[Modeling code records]
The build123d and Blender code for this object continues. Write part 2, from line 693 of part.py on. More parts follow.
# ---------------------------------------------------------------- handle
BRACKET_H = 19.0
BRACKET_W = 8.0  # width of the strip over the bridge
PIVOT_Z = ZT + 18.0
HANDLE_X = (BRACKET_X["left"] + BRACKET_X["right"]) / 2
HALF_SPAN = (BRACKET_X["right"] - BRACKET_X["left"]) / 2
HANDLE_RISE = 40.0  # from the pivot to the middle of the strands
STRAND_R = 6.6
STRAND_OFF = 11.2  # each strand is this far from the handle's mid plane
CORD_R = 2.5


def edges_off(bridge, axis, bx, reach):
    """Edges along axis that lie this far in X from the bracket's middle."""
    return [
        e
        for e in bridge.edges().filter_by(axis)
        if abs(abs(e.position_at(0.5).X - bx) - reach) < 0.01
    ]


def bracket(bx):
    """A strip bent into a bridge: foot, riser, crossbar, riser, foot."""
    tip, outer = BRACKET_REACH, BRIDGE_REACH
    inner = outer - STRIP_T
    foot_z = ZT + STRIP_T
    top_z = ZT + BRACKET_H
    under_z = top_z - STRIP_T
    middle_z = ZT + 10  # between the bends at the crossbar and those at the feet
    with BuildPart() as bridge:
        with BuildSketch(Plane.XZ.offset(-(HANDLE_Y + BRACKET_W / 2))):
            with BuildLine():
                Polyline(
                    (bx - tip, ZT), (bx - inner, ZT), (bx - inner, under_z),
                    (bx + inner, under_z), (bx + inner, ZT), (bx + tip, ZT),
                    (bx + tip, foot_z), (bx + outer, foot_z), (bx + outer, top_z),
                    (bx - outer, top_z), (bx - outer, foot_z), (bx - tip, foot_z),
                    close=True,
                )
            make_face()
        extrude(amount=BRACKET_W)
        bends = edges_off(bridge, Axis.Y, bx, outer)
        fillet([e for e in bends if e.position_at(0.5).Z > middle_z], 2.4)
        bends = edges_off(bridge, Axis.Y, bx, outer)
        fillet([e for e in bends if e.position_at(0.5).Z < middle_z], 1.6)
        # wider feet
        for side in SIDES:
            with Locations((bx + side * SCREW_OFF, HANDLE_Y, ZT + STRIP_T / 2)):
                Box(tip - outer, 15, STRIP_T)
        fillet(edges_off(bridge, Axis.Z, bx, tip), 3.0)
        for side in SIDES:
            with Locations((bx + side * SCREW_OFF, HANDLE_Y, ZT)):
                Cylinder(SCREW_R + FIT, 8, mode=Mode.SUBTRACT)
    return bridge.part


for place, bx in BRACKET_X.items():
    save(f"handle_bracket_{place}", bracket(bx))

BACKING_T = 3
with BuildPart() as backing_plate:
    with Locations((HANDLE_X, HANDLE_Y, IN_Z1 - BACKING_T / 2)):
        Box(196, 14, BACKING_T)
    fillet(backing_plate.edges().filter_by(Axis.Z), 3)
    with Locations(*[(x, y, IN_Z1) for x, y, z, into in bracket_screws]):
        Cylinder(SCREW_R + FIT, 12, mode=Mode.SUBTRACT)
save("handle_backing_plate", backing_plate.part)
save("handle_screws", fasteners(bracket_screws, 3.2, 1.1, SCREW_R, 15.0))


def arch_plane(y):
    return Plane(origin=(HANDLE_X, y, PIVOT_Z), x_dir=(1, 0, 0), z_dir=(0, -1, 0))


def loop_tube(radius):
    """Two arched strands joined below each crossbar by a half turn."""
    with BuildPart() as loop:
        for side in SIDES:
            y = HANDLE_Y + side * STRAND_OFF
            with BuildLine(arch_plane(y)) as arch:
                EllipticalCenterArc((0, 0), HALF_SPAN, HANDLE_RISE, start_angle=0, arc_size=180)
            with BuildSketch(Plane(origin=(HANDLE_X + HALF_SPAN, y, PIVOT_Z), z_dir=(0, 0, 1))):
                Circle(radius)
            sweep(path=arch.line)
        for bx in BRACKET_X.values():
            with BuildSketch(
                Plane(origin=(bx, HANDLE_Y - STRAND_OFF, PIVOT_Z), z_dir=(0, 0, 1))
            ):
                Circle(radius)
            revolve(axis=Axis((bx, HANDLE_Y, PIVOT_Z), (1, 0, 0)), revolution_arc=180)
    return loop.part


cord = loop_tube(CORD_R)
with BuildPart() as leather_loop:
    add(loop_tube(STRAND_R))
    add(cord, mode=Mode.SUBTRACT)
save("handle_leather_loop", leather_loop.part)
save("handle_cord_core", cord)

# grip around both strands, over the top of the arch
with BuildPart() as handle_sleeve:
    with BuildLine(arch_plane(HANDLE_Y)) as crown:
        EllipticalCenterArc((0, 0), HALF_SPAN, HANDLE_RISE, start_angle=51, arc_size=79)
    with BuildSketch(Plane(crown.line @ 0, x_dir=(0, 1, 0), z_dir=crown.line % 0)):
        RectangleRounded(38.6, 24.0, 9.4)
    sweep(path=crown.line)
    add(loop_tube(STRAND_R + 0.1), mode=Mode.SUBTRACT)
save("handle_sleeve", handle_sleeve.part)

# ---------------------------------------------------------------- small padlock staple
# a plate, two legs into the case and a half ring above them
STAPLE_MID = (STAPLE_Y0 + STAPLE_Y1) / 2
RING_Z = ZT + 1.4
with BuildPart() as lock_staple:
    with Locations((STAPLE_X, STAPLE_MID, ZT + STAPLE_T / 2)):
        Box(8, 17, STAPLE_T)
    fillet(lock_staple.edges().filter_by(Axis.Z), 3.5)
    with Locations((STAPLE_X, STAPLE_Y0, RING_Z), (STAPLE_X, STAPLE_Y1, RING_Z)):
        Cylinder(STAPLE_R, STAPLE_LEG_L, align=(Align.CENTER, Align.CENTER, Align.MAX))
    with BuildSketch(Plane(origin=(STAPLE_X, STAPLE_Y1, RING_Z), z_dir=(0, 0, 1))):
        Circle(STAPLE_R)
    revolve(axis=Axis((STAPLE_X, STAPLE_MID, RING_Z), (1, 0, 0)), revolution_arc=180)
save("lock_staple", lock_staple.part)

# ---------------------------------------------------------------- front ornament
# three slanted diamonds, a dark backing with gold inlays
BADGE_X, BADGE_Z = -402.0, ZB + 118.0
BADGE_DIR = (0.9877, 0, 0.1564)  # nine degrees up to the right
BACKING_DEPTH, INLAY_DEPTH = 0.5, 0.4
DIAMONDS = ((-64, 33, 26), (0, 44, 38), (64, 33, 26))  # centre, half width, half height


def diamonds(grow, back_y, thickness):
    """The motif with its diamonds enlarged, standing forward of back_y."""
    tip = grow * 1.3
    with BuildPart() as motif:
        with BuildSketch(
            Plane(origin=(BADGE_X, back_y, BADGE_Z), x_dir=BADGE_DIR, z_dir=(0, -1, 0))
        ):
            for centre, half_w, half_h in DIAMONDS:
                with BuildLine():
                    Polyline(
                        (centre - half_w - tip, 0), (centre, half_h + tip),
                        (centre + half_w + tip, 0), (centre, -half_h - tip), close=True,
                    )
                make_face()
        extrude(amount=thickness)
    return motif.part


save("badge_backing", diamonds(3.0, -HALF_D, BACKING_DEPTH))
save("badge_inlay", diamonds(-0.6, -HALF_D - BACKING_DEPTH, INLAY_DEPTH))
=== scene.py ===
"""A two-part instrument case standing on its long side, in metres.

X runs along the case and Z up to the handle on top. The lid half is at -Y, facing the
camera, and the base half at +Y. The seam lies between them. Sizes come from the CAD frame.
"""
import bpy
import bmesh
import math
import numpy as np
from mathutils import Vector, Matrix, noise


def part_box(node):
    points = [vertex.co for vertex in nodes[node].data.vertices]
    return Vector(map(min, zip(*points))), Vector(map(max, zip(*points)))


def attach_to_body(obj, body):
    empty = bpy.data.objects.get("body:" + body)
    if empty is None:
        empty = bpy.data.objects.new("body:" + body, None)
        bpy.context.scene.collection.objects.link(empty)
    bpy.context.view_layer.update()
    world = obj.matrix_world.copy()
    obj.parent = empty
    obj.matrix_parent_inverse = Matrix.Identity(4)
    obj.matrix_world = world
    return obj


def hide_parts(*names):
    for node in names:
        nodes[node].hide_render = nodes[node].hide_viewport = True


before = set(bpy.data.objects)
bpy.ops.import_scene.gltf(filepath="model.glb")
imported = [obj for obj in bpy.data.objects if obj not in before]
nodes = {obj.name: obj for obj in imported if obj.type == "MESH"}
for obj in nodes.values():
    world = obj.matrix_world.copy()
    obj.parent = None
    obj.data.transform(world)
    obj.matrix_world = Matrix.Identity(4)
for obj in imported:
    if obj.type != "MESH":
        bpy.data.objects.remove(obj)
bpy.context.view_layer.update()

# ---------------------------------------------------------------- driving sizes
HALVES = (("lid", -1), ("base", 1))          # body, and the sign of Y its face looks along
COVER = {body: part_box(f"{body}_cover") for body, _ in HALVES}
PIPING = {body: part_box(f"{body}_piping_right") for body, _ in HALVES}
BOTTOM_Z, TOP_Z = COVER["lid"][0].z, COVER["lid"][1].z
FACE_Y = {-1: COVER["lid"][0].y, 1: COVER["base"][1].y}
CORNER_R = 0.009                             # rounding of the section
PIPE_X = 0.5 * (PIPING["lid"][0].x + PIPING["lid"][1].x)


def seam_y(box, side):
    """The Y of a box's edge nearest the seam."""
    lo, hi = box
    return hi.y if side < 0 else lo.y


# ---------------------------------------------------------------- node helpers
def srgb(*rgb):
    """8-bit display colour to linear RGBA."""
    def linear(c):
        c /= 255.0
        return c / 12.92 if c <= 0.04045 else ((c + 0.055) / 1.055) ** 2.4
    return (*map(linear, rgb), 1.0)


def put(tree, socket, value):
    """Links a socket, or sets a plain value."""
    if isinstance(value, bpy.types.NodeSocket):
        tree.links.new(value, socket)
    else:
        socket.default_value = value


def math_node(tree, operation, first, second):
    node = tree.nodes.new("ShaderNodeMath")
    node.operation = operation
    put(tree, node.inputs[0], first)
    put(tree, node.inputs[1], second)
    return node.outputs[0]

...

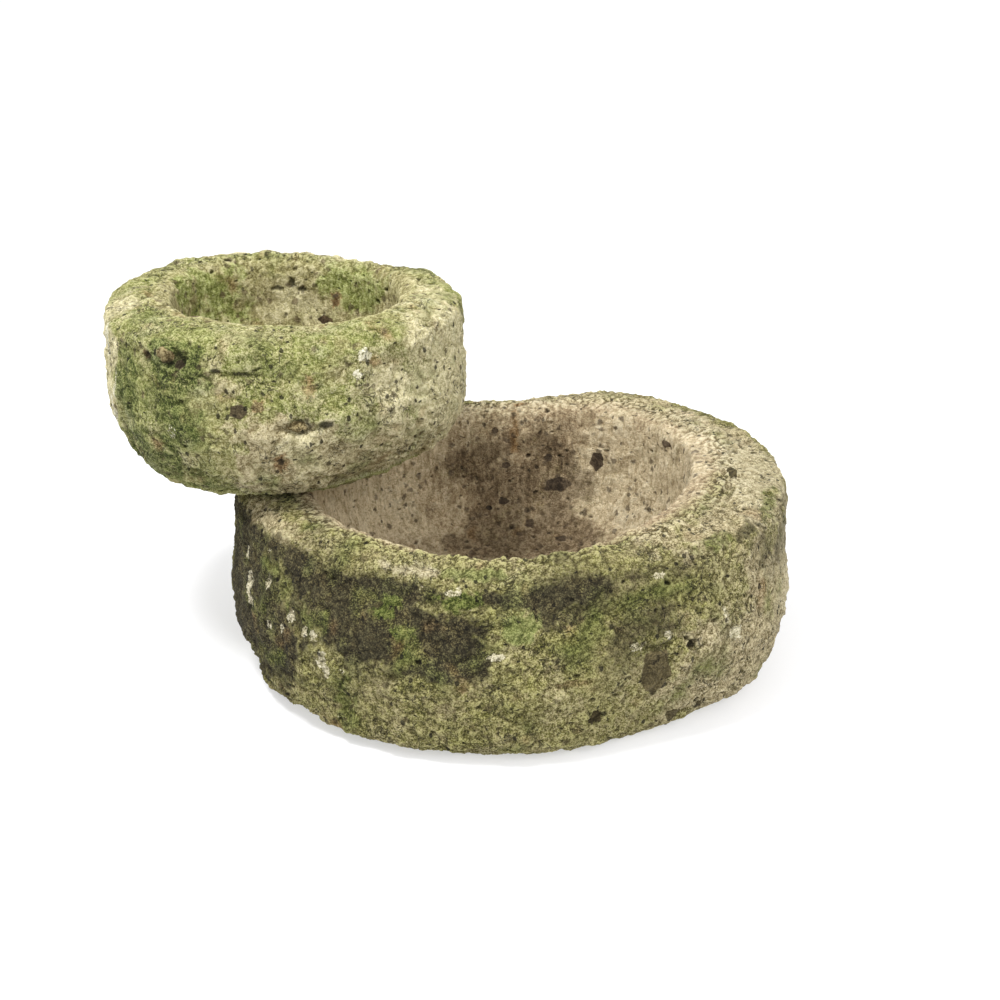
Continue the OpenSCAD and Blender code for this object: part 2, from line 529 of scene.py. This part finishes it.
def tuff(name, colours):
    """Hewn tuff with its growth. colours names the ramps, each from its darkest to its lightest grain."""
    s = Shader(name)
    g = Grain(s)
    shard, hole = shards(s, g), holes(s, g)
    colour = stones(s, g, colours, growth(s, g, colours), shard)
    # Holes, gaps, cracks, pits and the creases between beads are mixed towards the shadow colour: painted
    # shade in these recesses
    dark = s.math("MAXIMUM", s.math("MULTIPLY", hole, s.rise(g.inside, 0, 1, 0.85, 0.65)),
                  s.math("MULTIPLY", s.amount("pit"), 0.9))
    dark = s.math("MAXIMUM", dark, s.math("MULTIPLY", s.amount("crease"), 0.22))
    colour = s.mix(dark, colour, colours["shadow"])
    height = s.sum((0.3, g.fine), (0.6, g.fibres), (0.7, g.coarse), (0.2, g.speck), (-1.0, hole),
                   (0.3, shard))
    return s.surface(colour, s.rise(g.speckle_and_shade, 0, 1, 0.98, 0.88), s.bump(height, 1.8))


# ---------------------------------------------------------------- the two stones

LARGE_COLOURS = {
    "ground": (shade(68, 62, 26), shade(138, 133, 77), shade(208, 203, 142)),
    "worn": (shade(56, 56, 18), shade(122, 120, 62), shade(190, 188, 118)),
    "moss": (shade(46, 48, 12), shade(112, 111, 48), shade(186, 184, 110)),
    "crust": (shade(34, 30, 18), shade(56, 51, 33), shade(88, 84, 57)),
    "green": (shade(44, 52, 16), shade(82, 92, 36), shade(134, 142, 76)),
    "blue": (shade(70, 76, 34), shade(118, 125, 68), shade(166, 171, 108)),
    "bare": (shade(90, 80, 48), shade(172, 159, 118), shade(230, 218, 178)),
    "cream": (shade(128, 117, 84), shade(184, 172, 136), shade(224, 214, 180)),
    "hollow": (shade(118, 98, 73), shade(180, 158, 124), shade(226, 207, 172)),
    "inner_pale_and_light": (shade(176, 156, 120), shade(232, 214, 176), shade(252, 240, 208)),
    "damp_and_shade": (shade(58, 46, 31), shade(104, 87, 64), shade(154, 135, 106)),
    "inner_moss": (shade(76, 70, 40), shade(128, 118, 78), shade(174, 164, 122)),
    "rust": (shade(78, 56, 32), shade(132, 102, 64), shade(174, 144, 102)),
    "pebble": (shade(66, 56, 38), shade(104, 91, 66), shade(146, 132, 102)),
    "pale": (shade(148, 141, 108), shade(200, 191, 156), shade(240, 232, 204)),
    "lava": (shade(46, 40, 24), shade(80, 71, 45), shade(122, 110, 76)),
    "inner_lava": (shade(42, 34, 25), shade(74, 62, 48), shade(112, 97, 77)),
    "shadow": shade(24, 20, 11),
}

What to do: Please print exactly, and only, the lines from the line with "Continue the OpenSCAD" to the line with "the two stones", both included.

The completed task:
Continue the OpenSCAD and Blender code for this object: part 2, from line 529 of scene.py. This part finishes it.
def tuff(name, colours):
    """Hewn tuff with its growth. colours names the ramps, each from its darkest to its lightest grain."""
    s = Shader(name)
    g = Grain(s)
    shard, hole = shards(s, g), holes(s, g)
    colour = stones(s, g, colours, growth(s, g, colours), shard)
    # Holes, gaps, cracks, pits and the creases between beads are mixed towards the shadow colour: painted
    # shade in these recesses
    dark = s.math("MAXIMUM", s.math("MULTIPLY", hole, s.rise(g.inside, 0, 1, 0.85, 0.65)),
                  s.math("MULTIPLY", s.amount("pit"), 0.9))
    dark = s.math("MAXIMUM", dark, s.math("MULTIPLY", s.amount("crease"), 0.22))
    colour = s.mix(dark, colour, colours["shadow"])
    height = s.sum((0.3, g.fine), (0.6, g.fibres), (0.7, g.coarse), (0.2, g.speck), (-1.0, hole),
                   (0.3, shard))
    return s.surface(colour, s.rise(g.speckle_and_shade, 0, 1, 0.98, 0.88), s.bump(height, 1.8))


# ---------------------------------------------------------------- the two stones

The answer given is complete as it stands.